┌──

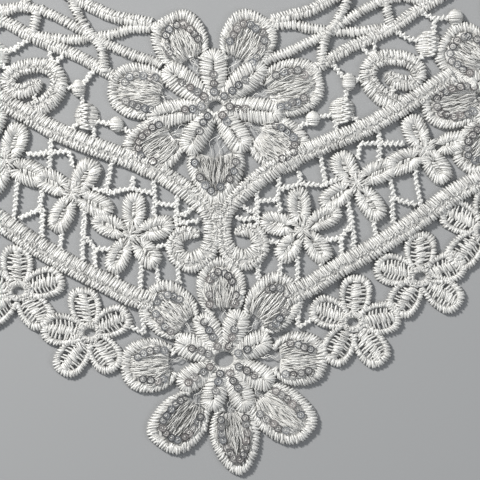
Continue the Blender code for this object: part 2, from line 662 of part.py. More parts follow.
    # border of five-petalled flowers outside the outer cord
    own, cut, peaks = [], [], []
    for (hx, hy), petals in BORDER_FRONT:
        own += [oval_petal(*row, sides=8) for row in petals]
        own.append(oval_petal(hx, hy, 0, 11, 10, 6))
        cut.append(oval_petal(hx, hy, 0, 3.2, 2.2, 4))
        peaks += [(r[0], r[1], 1.0) for r in petals]
    for bar in BARS_TIP:
        own += band(bar, BRIDE_W)
    line = smooth(BORDER_ROWS + oval(BORDER_OVAL, BACK_GAP + 3.5), 2.0)
    places = spaced(line, math.dist(*BORDER_ROWS[:2]), BORDER_PITCH, 12.0)
    half = [i for i, p in enumerate(places) if p[1] > 50][0]
    rows_back = []
    for k, (x, y, turn, share) in enumerate(places):
        size = 1.0 - 0.06 * min(1.0, k / 6.0)
        rows = set_flower(x, y, turn - 32.0, size, BORDER_ANGLES, 9.2, 14.6, 11.4)
        shapes = [oval_petal(*row, sides=8 if k < 1 else 5) for row in rows] + [oval_petal(x, y, 0, 9.5, 9, 6)]
        hole = oval_petal(x, y, turn, 3.0 * size, 2.2 * size, 4)
        if k < half:
            own += shapes
            cut.append(hole)
        else:
            rows_back += shapes
    out["border_front"] = (own, RIM + 0.4, peaks, cut)
    out["border_back"] = (rows_back, RIM + 0.4, [], [])
    return out


def main():
    made = {}
    neck = flower(NECK_FLOWER, NECK_PETALS, NECK_LEAVES)
    tip = flower(TIP_FLOWER, TIP_PETALS, TIP_LEAVES)
    hook = smooth(HOOK, 4.2)
    stem = band(STEM, 12.5, 7.6) + band([(0, -2), (2.2, -6)], 5.0) + band([(0, -2), (-2.2, -6)], 5.0)
    left_hook = [lay(-x, y) for x, y in hook]
    order = [("neck_flower", neck["own"] + [HEART], RIM, neck["peaks"] + [(0, 20, 2.0)], neck["cut"])]
    order.append(("tip_flower", tip["own"], RIM, tip["peaks"], tip["cut"]))
    arm = [p for p in smooth(INNER_ROWS, 8.5) if p[0] < 30]
    left_arm = [lay(-x, y) for x, y in arm]
    stem += band(arm, CORD_W + 0.6) + band(left_arm, CORD_W + 0.6)
    order.append(("stem_scroll", stem + band(hook, SCROLL_W, 4.0) + band(left_hook, SCROLL_W, 4.0), RIM, [(x, y, 2.2) for x, y in hook[1:-2] + left_hook[1:-2]] + [(0, 4, 2.3), (0, -1, 2.3)], []))
    half = right_half()
    names = ["side_flower", "inner_cord_front", "outer_cord_front", "inner_cord_back", "outer_cord_back", "back_end_bar", "neck_lattice_front", "neck_lattice_back", "scroll_insert", "middle_flowers_front", "middle_flowers_back", "border_front", "border_back"]
    for name in names:
        own, rim, peaks, cut = half[name]
        order.append((name + "_right", own, rim, peaks, cut))
        order.append((name + "_left", [mirrored(p) for p in own], rim, [(*lay(-x, y), z) for x, y, z in peaks], [mirrored(p) for p in cut]))

    def box(polys):
        xs, ys = [x for p in polys for x, _ in p], [y for p in polys for _, y in p]
        return min(xs), min(ys), max(xs), max(ys)

    for name, own, rim, peaks, cut in order:
        x0, y0, x1, y1 = box(own)
        off = COARSE if name.startswith(("border_back", "middle_flowers_back")) else CLOSE
        near = []
        for shapes in made.values():
            for poly in shapes:
                a0, b0, a1, b1 = box([poly])
                if a0 < x1 + 1 and a1 > x0 - 1 and b0 < y1 + 1 and b1 > y0 - 1:
                    near.append(grown(poly, GAP + off / 2))
        wall(name, own, near + cut, rim, peaks, off)
        made[name] = own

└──

• _STATED EXERCISE_:
Take the listing above and set it down exactly.

• _COMPLETED TASK_:
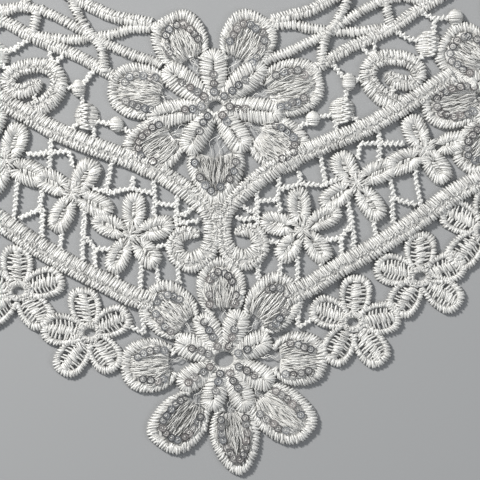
Continue the Blender code for this object: part 2, from line 662 of part.py. More parts follow.
    # border of five-petalled flowers outside the outer cord
    own, cut, peaks = [], [], []
    for (hx, hy), petals in BORDER_FRONT:
        own += [oval_petal(*row, sides=8) for row in petals]
        own.append(oval_petal(hx, hy, 0, 11, 10, 6))
        cut.append(oval_petal(hx, hy, 0, 3.2, 2.2, 4))
        peaks += [(r[0], r[1], 1.0) for r in petals]
    for bar in BARS_TIP:
        own += band(bar, BRIDE_W)
    line = smooth(BORDER_ROWS + oval(BORDER_OVAL, BACK_GAP + 3.5), 2.0)
    places = spaced(line, math.dist(*BORDER_ROWS[:2]), BORDER_PITCH, 12.0)
    half = [i for i, p in enumerate(places) if p[1] > 50][0]
    rows_back = []
    for k, (x, y, turn, share) in enumerate(places):
        size = 1.0 - 0.06 * min(1.0, k / 6.0)
        rows = set_flower(x, y, turn - 32.0, size, BORDER_ANGLES, 9.2, 14.6, 11.4)
        shapes = [oval_petal(*row, sides=8 if k < 1 else 5) for row in rows] + [oval_petal(x, y, 0, 9.5, 9, 6)]
        hole = oval_petal(x, y, turn, 3.0 * size, 2.2 * size, 4)
        if k < half:
            own += shapes
            cut.append(hole)
        else:
            rows_back += shapes
    out["border_front"] = (own, RIM + 0.4, peaks, cut)
    out["border_back"] = (rows_back, RIM + 0.4, [], [])
    return out


def main():
    made = {}
    neck = flower(NECK_FLOWER, NECK_PETALS, NECK_LEAVES)
    tip = flower(TIP_FLOWER, TIP_PETALS, TIP_LEAVES)
    hook = smooth(HOOK, 4.2)
    stem = band(STEM, 12.5, 7.6) + band([(0, -2), (2.2, -6)], 5.0) + band([(0, -2), (-2.2, -6)], 5.0)
    left_hook = [lay(-x, y) for x, y in hook]
    order = [("neck_flower", neck["own"] + [HEART], RIM, neck["peaks"] + [(0, 20, 2.0)], neck["cut"])]
    order.append(("tip_flower", tip["own"], RIM, tip["peaks"], tip["cut"]))
    arm = [p for p in smooth(INNER_ROWS, 8.5) if p[0] < 30]
    left_arm = [lay(-x, y) for x, y in arm]
    stem += band(arm, CORD_W + 0.6) + band(left_arm, CORD_W + 0.6)
    order.append(("stem_scroll", stem + band(hook, SCROLL_W, 4.0) + band(left_hook, SCROLL_W, 4.0), RIM, [(x, y, 2.2) for x, y in hook[1:-2] + left_hook[1:-2]] + [(0, 4, 2.3), (0, -1, 2.3)], []))
    half = right_half()
    names = ["side_flower", "inner_cord_front", "outer_cord_front", "inner_cord_back", "outer_cord_back", "back_end_bar", "neck_lattice_front", "neck_lattice_back", "scroll_insert", "middle_flowers_front", "middle_flowers_back", "border_front", "border_back"]
    for name in names:
        own, rim, peaks, cut = half[name]
        order.append((name + "_right", own, rim, peaks, cut))
        order.append((name + "_left", [mirrored(p) for p in own], rim, [(*lay(-x, y), z) for x, y, z in peaks], [mirrored(p) for p in cut]))

    def box(polys):
        xs, ys = [x for p in polys for x, _ in p], [y for p in polys for _, y in p]
        return min(xs), min(ys), max(xs), max(ys)

    for name, own, rim, peaks, cut in order:
        x0, y0, x1, y1 = box(own)
        off = COARSE if name.startswith(("border_back", "middle_flowers_back")) else CLOSE
        near = []
        for shapes in made.values():
            for poly in shapes:
                a0, b0, a1, b1 = box([poly])
                if a0 < x1 + 1 and a1 > x0 - 1 and b0 < y1 + 1 and b1 > y0 - 1:
                    near.append(grown(poly, GAP + off / 2))
        wall(name, own, near + cut, rim, peaks, off)
        made[name] = own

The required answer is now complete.